_Task instructions_:
Return all of the data exactly as given.
━━━━
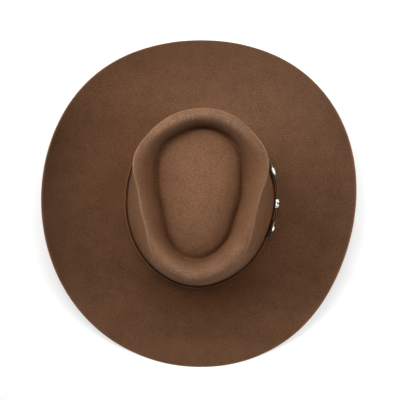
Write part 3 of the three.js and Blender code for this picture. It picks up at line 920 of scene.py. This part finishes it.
# The scrolls' height up the frame as a share of half the strap's. A flower has a size and a number
# of petals, a leaf a turn in degrees and a start, length and width in millimetres
SCROLL_UP = 0.78
SCROLL_FLOWER = (2.5 * MM, 5)
SCROLL_LEAVES = (
    (-80, 2, 4.4, 1.9),
    (25, 2.2, 5, 1.6),
)
RAIL_FLOWER = (3.6 * MM, 5)
RAIL_BLOOM = 2.8
PETAL_WAIST = 0.55
PETAL_POWER = 0.7
PETAL_STARTS = (0.12, 0.5)
FLOWER_HEART = 0.24
LEAF_POWER = 0.8
VEIN_DEPTH = 0.55
VEIN_WIDTH = 0.12
# The rope edge: a strand's length, width and slant, the share of its length from one to the next,
# where its ends darken, and the edge's place across the frame and up the metal
ROPE_LENGTH = 1.5 * MM
ROPE_WIDTH = 0.85 * MM
ROPE_LAY = 0.55
ROPE_STEP = 0.62
STRAND_DARK = (0.1, 0.45)
FRAME_ROPE_PLACE = 0.93
FRAME_ROPE_RISE = 0.72

SILVER_DARK = (0.055, 0.05, 0.045, 1)
SILVER_BRIGHT = (0.76, 0.74, 0.7, 1)
SILVER_WEAR = (700, 4, 0.6)
SILVER_PITS = (1100, 3, 0.6)
PIT_RELIEF = (0.08 * MM, 0.5)
# Patina in the hollows, painted shade on metal facing up, and worn patches together make the metal
# dull: the patches' share, what the polish takes off, and where dullness starts and is full; then
# how rough smooth, dull and worn metal is
WEAR_SHARE = 0.9
POLISH = 0.42
DULL_RANGE = (0.2, 0.8)
SMOOTH_SILVER = 0.24
DULL_ROUGHNESS = 0.3
WEAR_ROUGHNESS = 0.12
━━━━
_Completed task_:
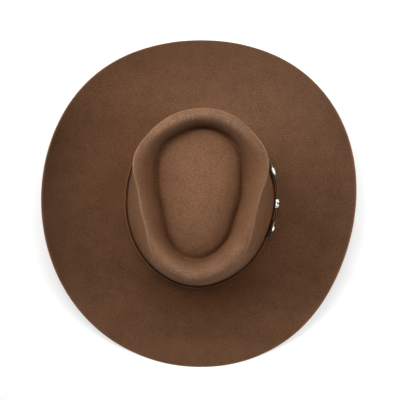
Write part 3 of the three.js and Blender code for this picture. It picks up at line 920 of scene.py. This part finishes it.
# The scrolls' height up the frame as a share of half the strap's. A flower has a size and a number
# of petals, a leaf a turn in degrees and a start, length and width in millimetres
SCROLL_UP = 0.78
SCROLL_FLOWER = (2.5 * MM, 5)
SCROLL_LEAVES = (
    (-80, 2, 4.4, 1.9),
    (25, 2.2, 5, 1.6),
)
RAIL_FLOWER = (3.6 * MM, 5)
RAIL_BLOOM = 2.8
PETAL_WAIST = 0.55
PETAL_POWER = 0.7
PETAL_STARTS = (0.12, 0.5)
FLOWER_HEART = 0.24
LEAF_POWER = 0.8
VEIN_DEPTH = 0.55
VEIN_WIDTH = 0.12
# The rope edge: a strand's length, width and slant, the share of its length from one to the next,
# where its ends darken, and the edge's place across the frame and up the metal
ROPE_LENGTH = 1.5 * MM
ROPE_WIDTH = 0.85 * MM
ROPE_LAY = 0.55
ROPE_STEP = 0.62
STRAND_DARK = (0.1, 0.45)
FRAME_ROPE_PLACE = 0.93
FRAME_ROPE_RISE = 0.72

SILVER_DARK = (0.055, 0.05, 0.045, 1)
SILVER_BRIGHT = (0.76, 0.74, 0.7, 1)
SILVER_WEAR = (700, 4, 0.6)
SILVER_PITS = (1100, 3, 0.6)
PIT_RELIEF = (0.08 * MM, 0.5)
# Patina in the hollows, painted shade on metal facing up, and worn patches together make the metal
# dull: the patches' share, what the polish takes off, and where dullness starts and is full; then
# how rough smooth, dull and worn metal is
WEAR_SHARE = 0.9
POLISH = 0.42
DULL_RANGE = (0.2, 0.8)
SMOOTH_SILVER = 0.24
DULL_ROUGHNESS = 0.3
WEAR_ROUGHNESS = 0.12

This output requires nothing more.